- STATED GOAL
Output every record below exactly as it appears.

[Begin DATA FOR PROCESSING]

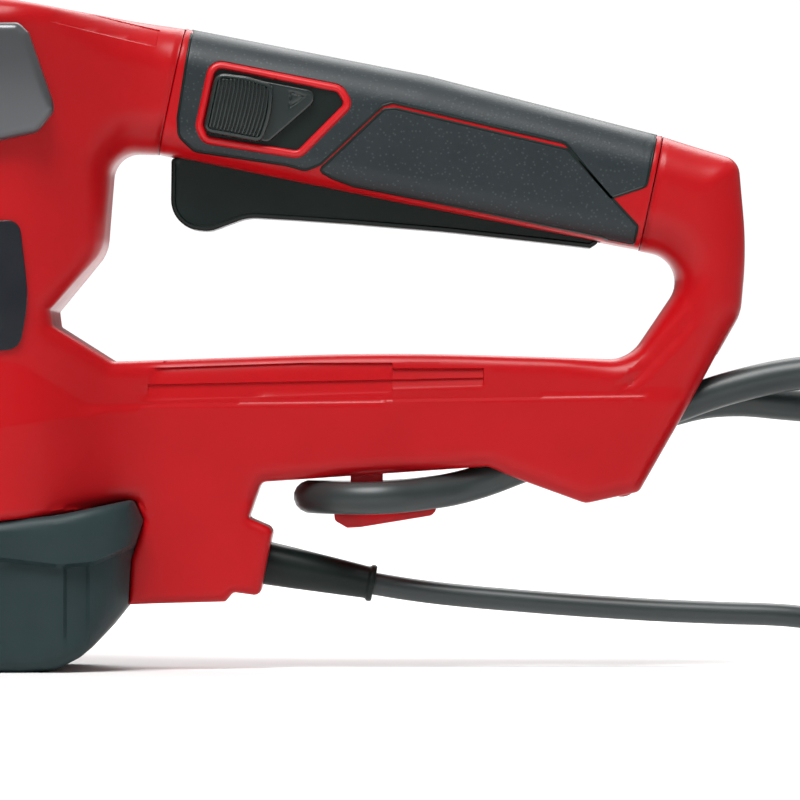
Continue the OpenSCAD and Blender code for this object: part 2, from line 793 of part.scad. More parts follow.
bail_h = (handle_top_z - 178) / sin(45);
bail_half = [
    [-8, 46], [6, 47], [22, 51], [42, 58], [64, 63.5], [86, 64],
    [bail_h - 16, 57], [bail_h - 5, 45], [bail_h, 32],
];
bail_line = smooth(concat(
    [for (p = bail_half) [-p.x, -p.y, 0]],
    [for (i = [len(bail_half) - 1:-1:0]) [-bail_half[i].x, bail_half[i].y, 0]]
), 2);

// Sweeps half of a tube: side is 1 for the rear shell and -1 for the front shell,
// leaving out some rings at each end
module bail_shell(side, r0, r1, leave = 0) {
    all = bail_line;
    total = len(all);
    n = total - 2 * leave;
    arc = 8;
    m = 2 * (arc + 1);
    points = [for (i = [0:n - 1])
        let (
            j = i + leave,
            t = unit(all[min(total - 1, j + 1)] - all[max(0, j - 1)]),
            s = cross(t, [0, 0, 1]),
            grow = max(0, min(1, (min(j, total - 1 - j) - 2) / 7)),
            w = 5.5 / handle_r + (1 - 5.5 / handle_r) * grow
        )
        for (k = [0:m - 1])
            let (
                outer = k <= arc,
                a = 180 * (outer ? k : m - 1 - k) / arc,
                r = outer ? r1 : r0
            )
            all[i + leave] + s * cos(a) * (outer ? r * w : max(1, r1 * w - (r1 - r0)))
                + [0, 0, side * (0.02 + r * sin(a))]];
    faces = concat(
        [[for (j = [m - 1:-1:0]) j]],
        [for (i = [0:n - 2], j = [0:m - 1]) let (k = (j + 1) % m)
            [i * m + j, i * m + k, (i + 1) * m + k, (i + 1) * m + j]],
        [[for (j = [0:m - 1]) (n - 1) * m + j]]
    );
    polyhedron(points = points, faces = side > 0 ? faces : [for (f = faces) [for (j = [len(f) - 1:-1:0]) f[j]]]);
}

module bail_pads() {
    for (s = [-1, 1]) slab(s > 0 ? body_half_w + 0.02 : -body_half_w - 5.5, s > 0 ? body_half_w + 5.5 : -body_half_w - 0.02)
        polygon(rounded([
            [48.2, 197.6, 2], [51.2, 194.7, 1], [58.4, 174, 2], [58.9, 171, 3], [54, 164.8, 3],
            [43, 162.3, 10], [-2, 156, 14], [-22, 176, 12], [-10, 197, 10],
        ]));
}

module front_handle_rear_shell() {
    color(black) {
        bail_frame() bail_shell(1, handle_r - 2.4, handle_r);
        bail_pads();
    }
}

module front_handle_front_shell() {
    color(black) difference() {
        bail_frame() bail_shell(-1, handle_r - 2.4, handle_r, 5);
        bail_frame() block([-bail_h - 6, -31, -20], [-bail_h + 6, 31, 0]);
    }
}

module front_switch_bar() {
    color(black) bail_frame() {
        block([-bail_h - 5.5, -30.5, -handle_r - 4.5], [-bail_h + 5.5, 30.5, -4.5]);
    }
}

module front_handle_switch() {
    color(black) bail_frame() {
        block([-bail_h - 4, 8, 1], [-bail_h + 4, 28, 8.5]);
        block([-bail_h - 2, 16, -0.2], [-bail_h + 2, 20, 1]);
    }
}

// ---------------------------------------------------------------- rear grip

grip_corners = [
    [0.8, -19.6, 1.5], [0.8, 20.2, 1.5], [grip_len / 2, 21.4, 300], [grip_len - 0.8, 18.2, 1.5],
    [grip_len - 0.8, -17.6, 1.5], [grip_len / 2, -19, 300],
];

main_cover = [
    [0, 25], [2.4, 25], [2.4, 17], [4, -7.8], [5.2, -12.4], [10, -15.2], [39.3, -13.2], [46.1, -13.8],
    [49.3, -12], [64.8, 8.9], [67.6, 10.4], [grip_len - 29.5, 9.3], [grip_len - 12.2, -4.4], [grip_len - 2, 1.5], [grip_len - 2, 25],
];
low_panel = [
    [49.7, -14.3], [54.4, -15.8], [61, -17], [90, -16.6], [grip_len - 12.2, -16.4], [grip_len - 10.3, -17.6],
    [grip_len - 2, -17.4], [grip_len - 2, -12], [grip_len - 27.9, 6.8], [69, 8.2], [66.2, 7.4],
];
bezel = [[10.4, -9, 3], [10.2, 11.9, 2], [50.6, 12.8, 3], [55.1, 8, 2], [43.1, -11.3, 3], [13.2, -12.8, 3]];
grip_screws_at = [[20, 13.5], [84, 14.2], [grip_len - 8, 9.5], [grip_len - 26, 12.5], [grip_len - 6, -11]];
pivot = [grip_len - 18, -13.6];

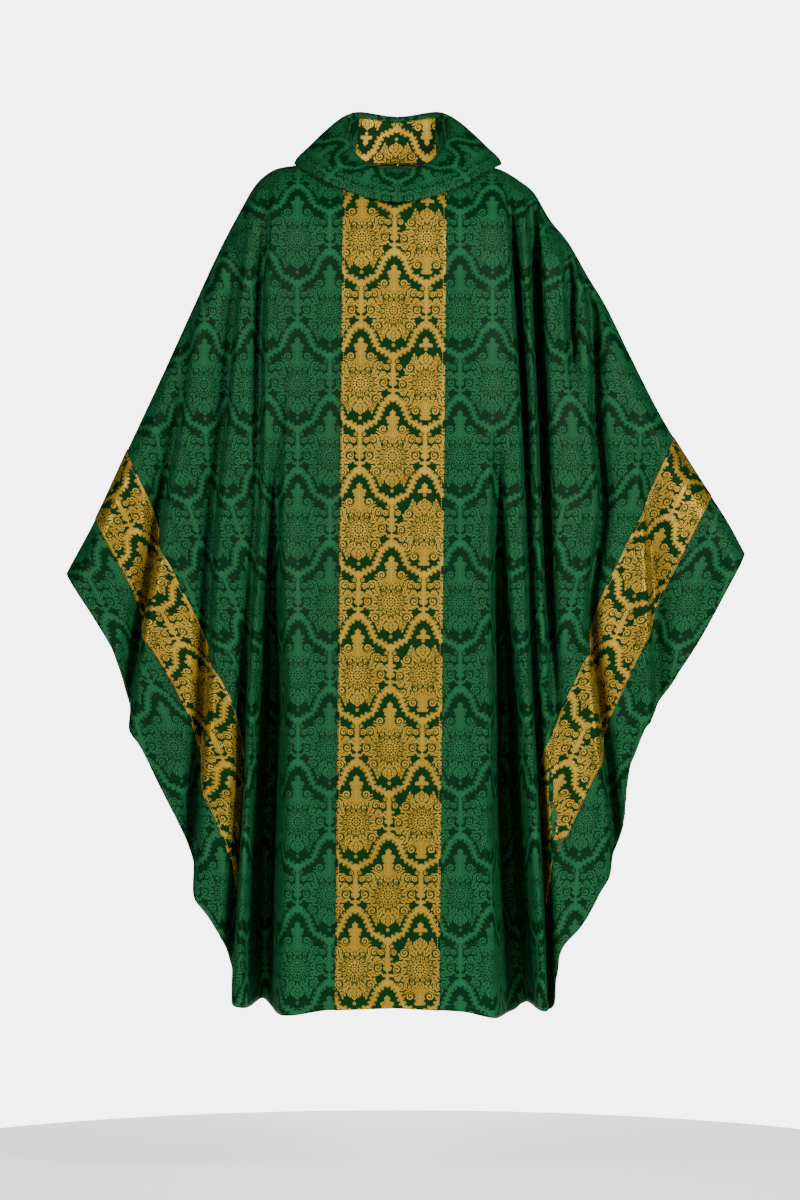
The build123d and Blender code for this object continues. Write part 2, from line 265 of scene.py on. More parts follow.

[End DATA FOR PROCESSING]

- RESULT FOR THIS EXERCISE
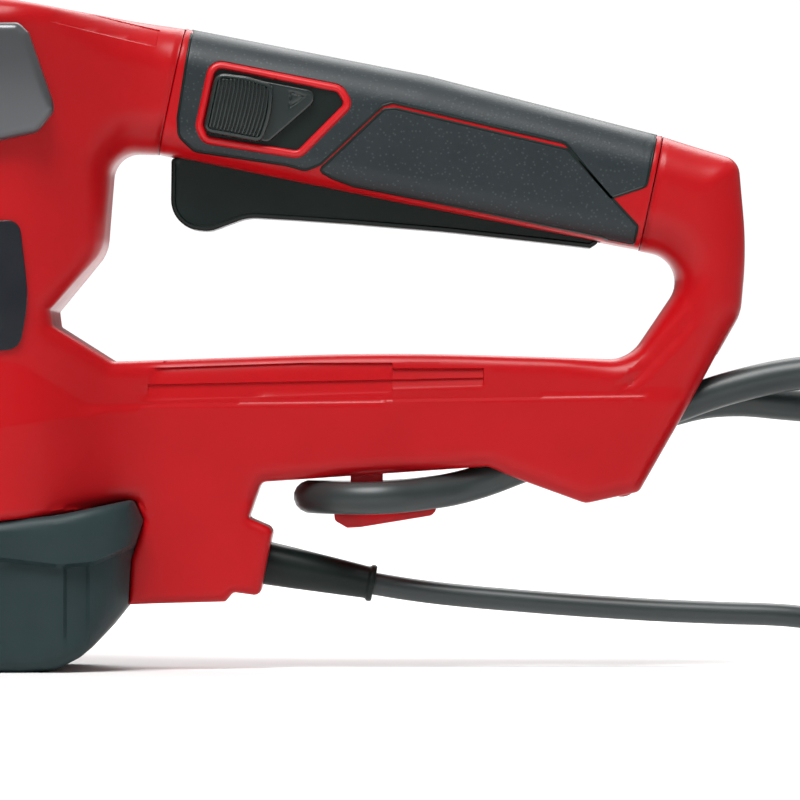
Continue the OpenSCAD and Blender code for this object: part 2, from line 793 of part.scad. More parts follow.
bail_h = (handle_top_z - 178) / sin(45);
bail_half = [
    [-8, 46], [6, 47], [22, 51], [42, 58], [64, 63.5], [86, 64],
    [bail_h - 16, 57], [bail_h - 5, 45], [bail_h, 32],
];
bail_line = smooth(concat(
    [for (p = bail_half) [-p.x, -p.y, 0]],
    [for (i = [len(bail_half) - 1:-1:0]) [-bail_half[i].x, bail_half[i].y, 0]]
), 2);

// Sweeps half of a tube: side is 1 for the rear shell and -1 for the front shell,
// leaving out some rings at each end
module bail_shell(side, r0, r1, leave = 0) {
    all = bail_line;
    total = len(all);
    n = total - 2 * leave;
    arc = 8;
    m = 2 * (arc + 1);
    points = [for (i = [0:n - 1])
        let (
            j = i + leave,
            t = unit(all[min(total - 1, j + 1)] - all[max(0, j - 1)]),
            s = cross(t, [0, 0, 1]),
            grow = max(0, min(1, (min(j, total - 1 - j) - 2) / 7)),
            w = 5.5 / handle_r + (1 - 5.5 / handle_r) * grow
        )
        for (k = [0:m - 1])
            let (
                outer = k <= arc,
                a = 180 * (outer ? k : m - 1 - k) / arc,
                r = outer ? r1 : r0
            )
            all[i + leave] + s * cos(a) * (outer ? r * w : max(1, r1 * w - (r1 - r0)))
                + [0, 0, side * (0.02 + r * sin(a))]];
    faces = concat(
        [[for (j = [m - 1:-1:0]) j]],
        [for (i = [0:n - 2], j = [0:m - 1]) let (k = (j + 1) % m)
            [i * m + j, i * m + k, (i + 1) * m + k, (i + 1) * m + j]],
        [[for (j = [0:m - 1]) (n - 1) * m + j]]
    );
    polyhedron(points = points, faces = side > 0 ? faces : [for (f = faces) [for (j = [len(f) - 1:-1:0]) f[j]]]);
}

module bail_pads() {
    for (s = [-1, 1]) slab(s > 0 ? body_half_w + 0.02 : -body_half_w - 5.5, s > 0 ? body_half_w + 5.5 : -body_half_w - 0.02)
        polygon(rounded([
            [48.2, 197.6, 2], [51.2, 194.7, 1], [58.4, 174, 2], [58.9, 171, 3], [54, 164.8, 3],
            [43, 162.3, 10], [-2, 156, 14], [-22, 176, 12], [-10, 197, 10],
        ]));
}

module front_handle_rear_shell() {
    color(black) {
        bail_frame() bail_shell(1, handle_r - 2.4, handle_r);
        bail_pads();
    }
}

module front_handle_front_shell() {
    color(black) difference() {
        bail_frame() bail_shell(-1, handle_r - 2.4, handle_r, 5);
        bail_frame() block([-bail_h - 6, -31, -20], [-bail_h + 6, 31, 0]);
    }
}

module front_switch_bar() {
    color(black) bail_frame() {
        block([-bail_h - 5.5, -30.5, -handle_r - 4.5], [-bail_h + 5.5, 30.5, -4.5]);
    }
}

module front_handle_switch() {
    color(black) bail_frame() {
        block([-bail_h - 4, 8, 1], [-bail_h + 4, 28, 8.5]);
        block([-bail_h - 2, 16, -0.2], [-bail_h + 2, 20, 1]);
    }
}

// ---------------------------------------------------------------- rear grip

grip_corners = [
    [0.8, -19.6, 1.5], [0.8, 20.2, 1.5], [grip_len / 2, 21.4, 300], [grip_len - 0.8, 18.2, 1.5],
    [grip_len - 0.8, -17.6, 1.5], [grip_len / 2, -19, 300],
];

main_cover = [
    [0, 25], [2.4, 25], [2.4, 17], [4, -7.8], [5.2, -12.4], [10, -15.2], [39.3, -13.2], [46.1, -13.8],
    [49.3, -12], [64.8, 8.9], [67.6, 10.4], [grip_len - 29.5, 9.3], [grip_len - 12.2, -4.4], [grip_len - 2, 1.5], [grip_len - 2, 25],
];
low_panel = [
    [49.7, -14.3], [54.4, -15.8], [61, -17], [90, -16.6], [grip_len - 12.2, -16.4], [grip_len - 10.3, -17.6],
    [grip_len - 2, -17.4], [grip_len - 2, -12], [grip_len - 27.9, 6.8], [69, 8.2], [66.2, 7.4],
];
bezel = [[10.4, -9, 3], [10.2, 11.9, 2], [50.6, 12.8, 3], [55.1, 8, 2], [43.1, -11.3, 3], [13.2, -12.8, 3]];
grip_screws_at = [[20, 13.5], [84, 14.2], [grip_len - 8, 9.5], [grip_len - 26, 12.5], [grip_len - 6, -11]];
pivot = [grip_len - 18, -13.6];

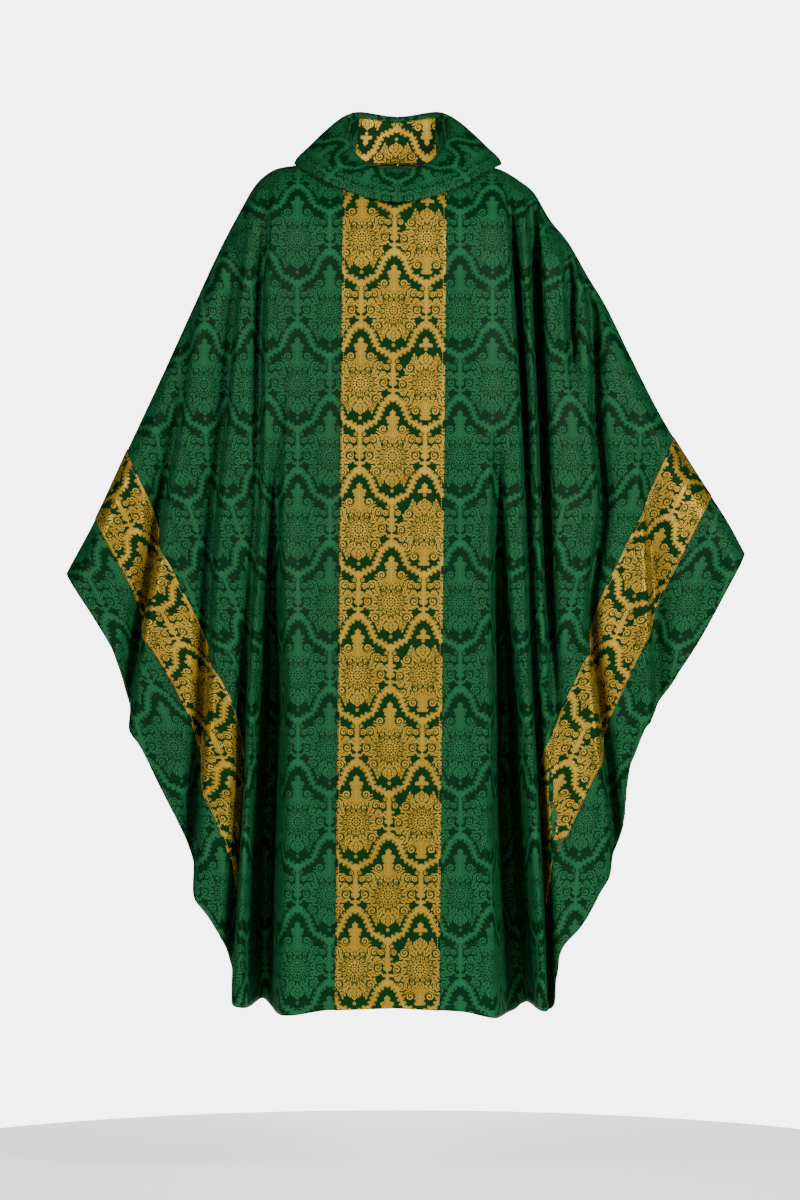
The build123d and Blender code for this object continues. Write part 2, from line 265 of scene.py on. More parts follow.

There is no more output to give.